Repeat the listing in full, exactly as it stands.

===

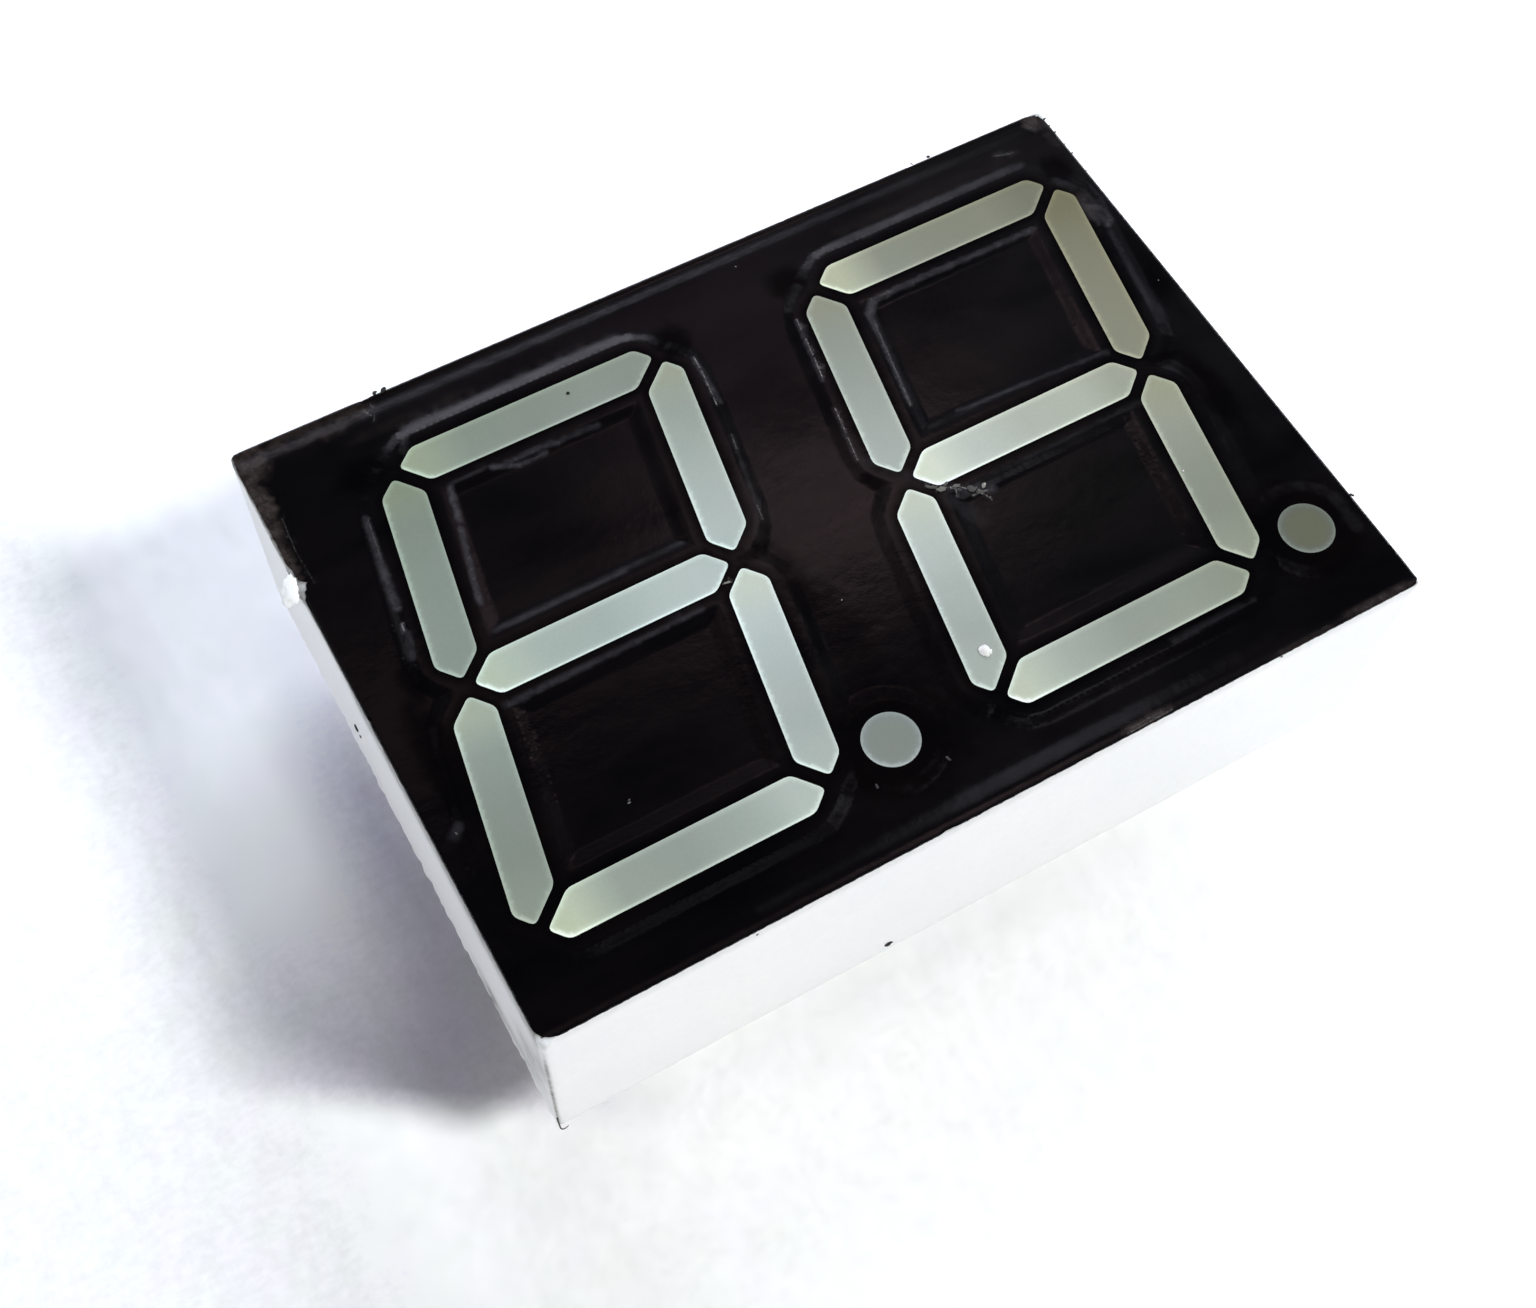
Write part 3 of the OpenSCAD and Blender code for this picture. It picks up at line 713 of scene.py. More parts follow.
# Soft dull bands along the lands: x, y of both ends, half width and strength
HAZES = [
    (-15.48, 8.4, -15.75, 6.6, 0.13, 0.75), (-15.8, 6.3, -16.1, 4.2, 0.17, 0.9),
    (-16.2, 3.0, -16.45, 2.0, 0.13, 0.5), (-16.24, 3.45, -16.3, 3.15, 0.08, 1.0),
    (-12.02, 8.1, -12.35, 6.6, 0.14, 0.8), (-12.45, 6.3, -13.26, 2.9, 0.12, 0.75),
    (-10.2, 8.2, -9.2, 7.8, 0.12, 0.8), (-9.2, 7.8, -8.0, 7.8, 0.1, 0.7),
    (-8.1, 8.15, -7.4, 7.98, 0.1, 0.8), (-9.6, 8.1, -7.6, 8.1, 0.12, 0.6),
    (-7.6, 8.05, -5.6, 8.0, 0.12, 0.4), (-12.0, 8.25, -10.4, 8.3, 0.08, 0.35),
    (-13.0, 10.5, -12.5, 11.2, 0.12, 0.5), (-12.4, 11.4, -11.0, 11.5, 0.24, 0.55),
    (-11.0, 11.5, -3.0, 11.5, 0.22, 0.4), (8.6, 11.3, 16.6, 11.4, 0.22, 0.3),
    (-13.3, 1.55, -7.8, 1.5, 0.1, 0.3), (-0.7, 9.0, -0.8, 6.7, 0.12, 0.6),
    (-1.17, 5.0, -2.0, 1.2, 0.08, 0.3), (-1.7, 1.9, -2.6, 0.6, 0.08, 0.25),
    (3.92, 8.7, 3.35, 5.6, 0.09, 0.5), (3.07, 4.2, 2.6, 1.6, 0.09, 0.4), (6.75, 7.6, 7.2, 8.05, 0.2, 0.8),
    (7.2, 8.05, 8.3, 8.15, 0.15, 0.7), (8.3, 8.15, 15.2, 8.1, 0.13, 0.7), (6.7, 7.5, 6.6, 6.9, 0.16, 0.8),
    (6.6, 6.9, 5.87, 2.9, 0.09, 0.7), (14.3, 1.3, 7.4, 1.75, 0.09, 0.4), (17.9, 8.0, 18.3, 7.75, 0.16, 0.8),
    (17.75, 8.3, 18.2, 7.1, 0.32, 0.45), (18.4, 7.6, 18.45, 7.2, 0.13, 0.6),
    (18.4, 7.0, 18.1, 6.8, 0.14, 0.8), (17.75, 7.6, 17.8, 7.1, 0.12, 0.5),
    (18.0, 6.4, 17.35, 2.6, 0.14, 0.3), (17.5, 9.9, 17.9, 9.2, 0.16, 0.3),
    (-14.2, -1.5, -6.0, -1.35, 0.12, 0.5), (5.8, -1.55, 14.8, -1.45, 0.08, 0.25),
    (9.0, -11.2, 12.8, -11.15, 0.07, 0.3), (-10.0, -12.95, -2.0, -12.85, 0.16, 0.08),
    (-2.0, -12.85, 6.4, -12.85, 0.16, 0.25), (-1.5, -12.7, 3.0, -12.75, 0.18, 0.3),
    (2.8, 1.6, 4.4, -0.4, 0.25, 0.25), (15.98, 12.34, 16.8, 12.05, 0.08, 0.4),
    (-18.2, -5.3, -17.9, -5.0, 0.2, 0.4), (5.1, -1.2, 5.9, -1.7, 0.16, 0.5),
    (5.7, -1.6, 6.6, -2.0, 0.22, 0.75), (4.9, -1.6, 5.4, -3.0, 0.3, 0.2),
    (18.35, -8.9, 18.3, -10.4, 0.28, 0.14),
]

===

▶ **Solution for this problem**:
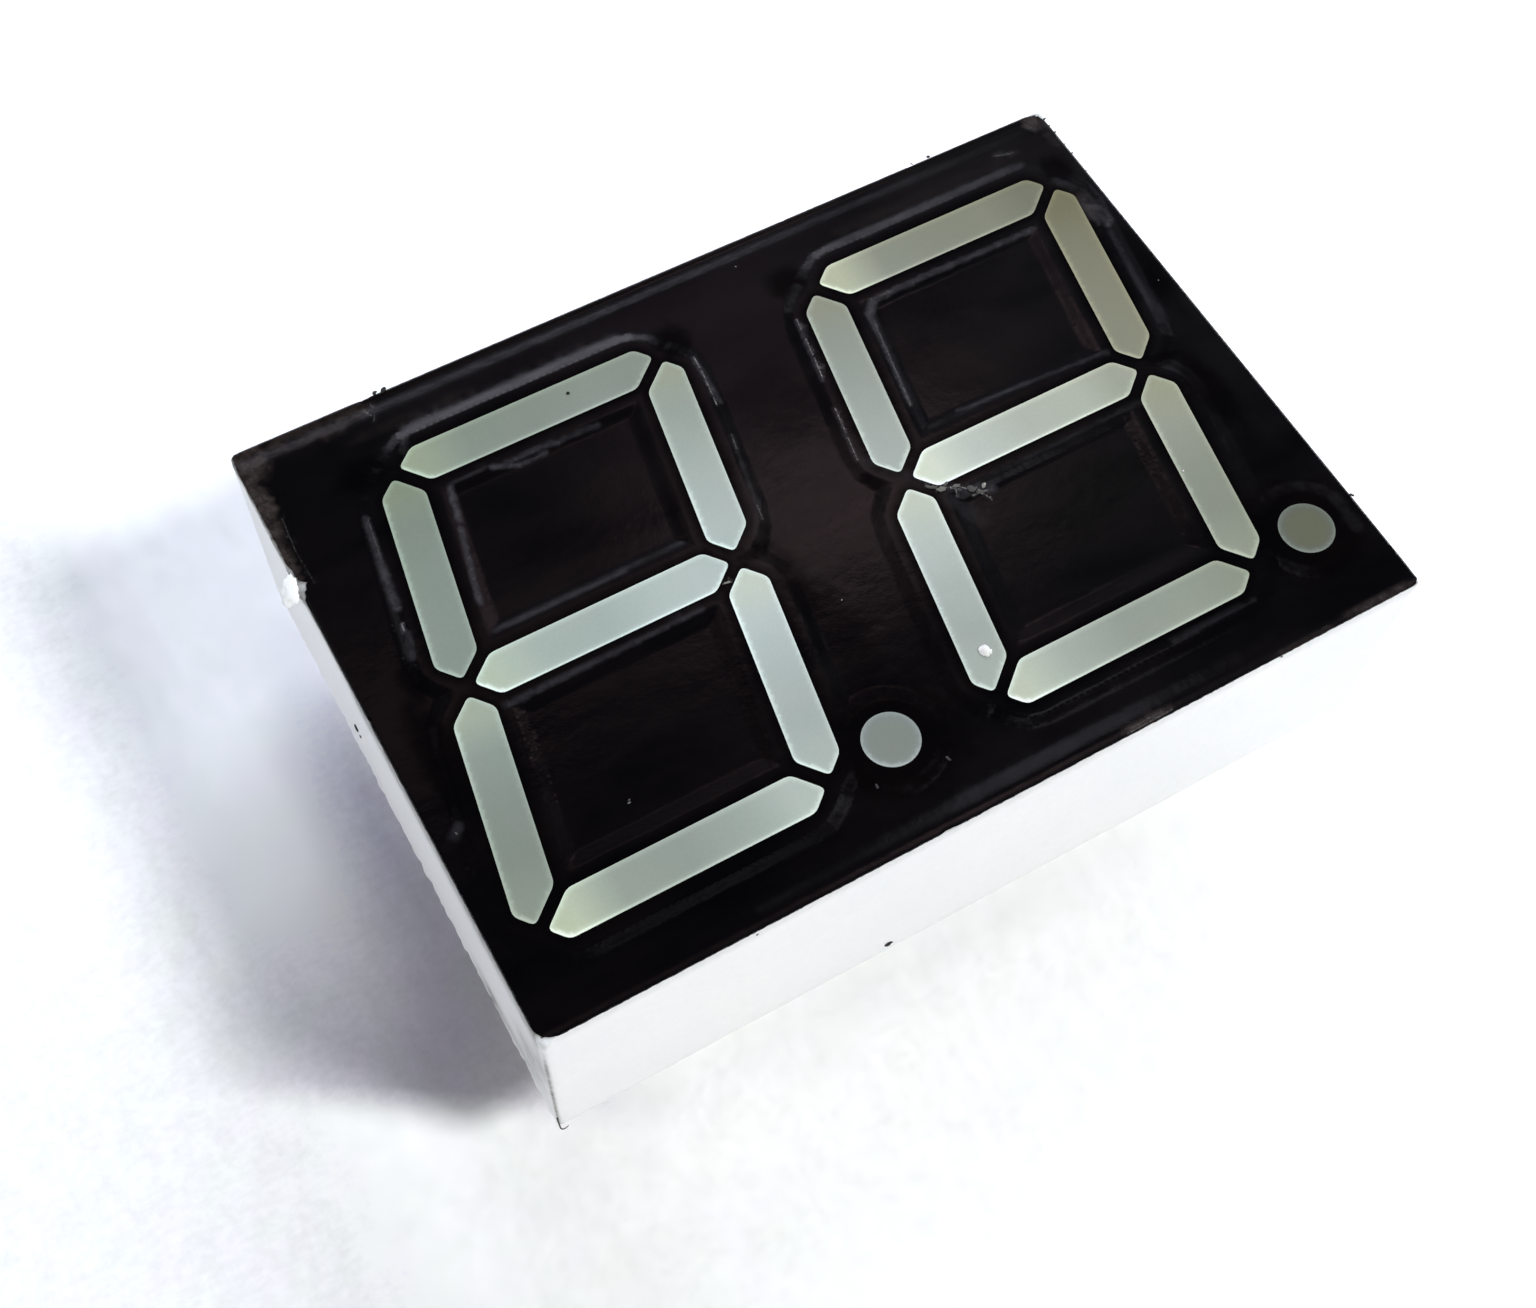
Write part 3 of the OpenSCAD and Blender code for this picture. It picks up at line 713 of scene.py. More parts follow.
# Soft dull bands along the lands: x, y of both ends, half width and strength
HAZES = [
    (-15.48, 8.4, -15.75, 6.6, 0.13, 0.75), (-15.8, 6.3, -16.1, 4.2, 0.17, 0.9),
    (-16.2, 3.0, -16.45, 2.0, 0.13, 0.5), (-16.24, 3.45, -16.3, 3.15, 0.08, 1.0),
    (-12.02, 8.1, -12.35, 6.6, 0.14, 0.8), (-12.45, 6.3, -13.26, 2.9, 0.12, 0.75),
    (-10.2, 8.2, -9.2, 7.8, 0.12, 0.8), (-9.2, 7.8, -8.0, 7.8, 0.1, 0.7),
    (-8.1, 8.15, -7.4, 7.98, 0.1, 0.8), (-9.6, 8.1, -7.6, 8.1, 0.12, 0.6),
    (-7.6, 8.05, -5.6, 8.0, 0.12, 0.4), (-12.0, 8.25, -10.4, 8.3, 0.08, 0.35),
    (-13.0, 10.5, -12.5, 11.2, 0.12, 0.5), (-12.4, 11.4, -11.0, 11.5, 0.24, 0.55),
    (-11.0, 11.5, -3.0, 11.5, 0.22, 0.4), (8.6, 11.3, 16.6, 11.4, 0.22, 0.3),
    (-13.3, 1.55, -7.8, 1.5, 0.1, 0.3), (-0.7, 9.0, -0.8, 6.7, 0.12, 0.6),
    (-1.17, 5.0, -2.0, 1.2, 0.08, 0.3), (-1.7, 1.9, -2.6, 0.6, 0.08, 0.25),
    (3.92, 8.7, 3.35, 5.6, 0.09, 0.5), (3.07, 4.2, 2.6, 1.6, 0.09, 0.4), (6.75, 7.6, 7.2, 8.05, 0.2, 0.8),
    (7.2, 8.05, 8.3, 8.15, 0.15, 0.7), (8.3, 8.15, 15.2, 8.1, 0.13, 0.7), (6.7, 7.5, 6.6, 6.9, 0.16, 0.8),
    (6.6, 6.9, 5.87, 2.9, 0.09, 0.7), (14.3, 1.3, 7.4, 1.75, 0.09, 0.4), (17.9, 8.0, 18.3, 7.75, 0.16, 0.8),
    (17.75, 8.3, 18.2, 7.1, 0.32, 0.45), (18.4, 7.6, 18.45, 7.2, 0.13, 0.6),
    (18.4, 7.0, 18.1, 6.8, 0.14, 0.8), (17.75, 7.6, 17.8, 7.1, 0.12, 0.5),
    (18.0, 6.4, 17.35, 2.6, 0.14, 0.3), (17.5, 9.9, 17.9, 9.2, 0.16, 0.3),
    (-14.2, -1.5, -6.0, -1.35, 0.12, 0.5), (5.8, -1.55, 14.8, -1.45, 0.08, 0.25),
    (9.0, -11.2, 12.8, -11.15, 0.07, 0.3), (-10.0, -12.95, -2.0, -12.85, 0.16, 0.08),
    (-2.0, -12.85, 6.4, -12.85, 0.16, 0.25), (-1.5, -12.7, 3.0, -12.75, 0.18, 0.3),
    (2.8, 1.6, 4.4, -0.4, 0.25, 0.25), (15.98, 12.34, 16.8, 12.05, 0.08, 0.4),
    (-18.2, -5.3, -17.9, -5.0, 0.2, 0.4), (5.1, -1.2, 5.9, -1.7, 0.16, 0.5),
    (5.7, -1.6, 6.6, -2.0, 0.22, 0.75), (4.9, -1.6, 5.4, -3.0, 0.3, 0.2),
    (18.35, -8.9, 18.3, -10.4, 0.28, 0.14),
]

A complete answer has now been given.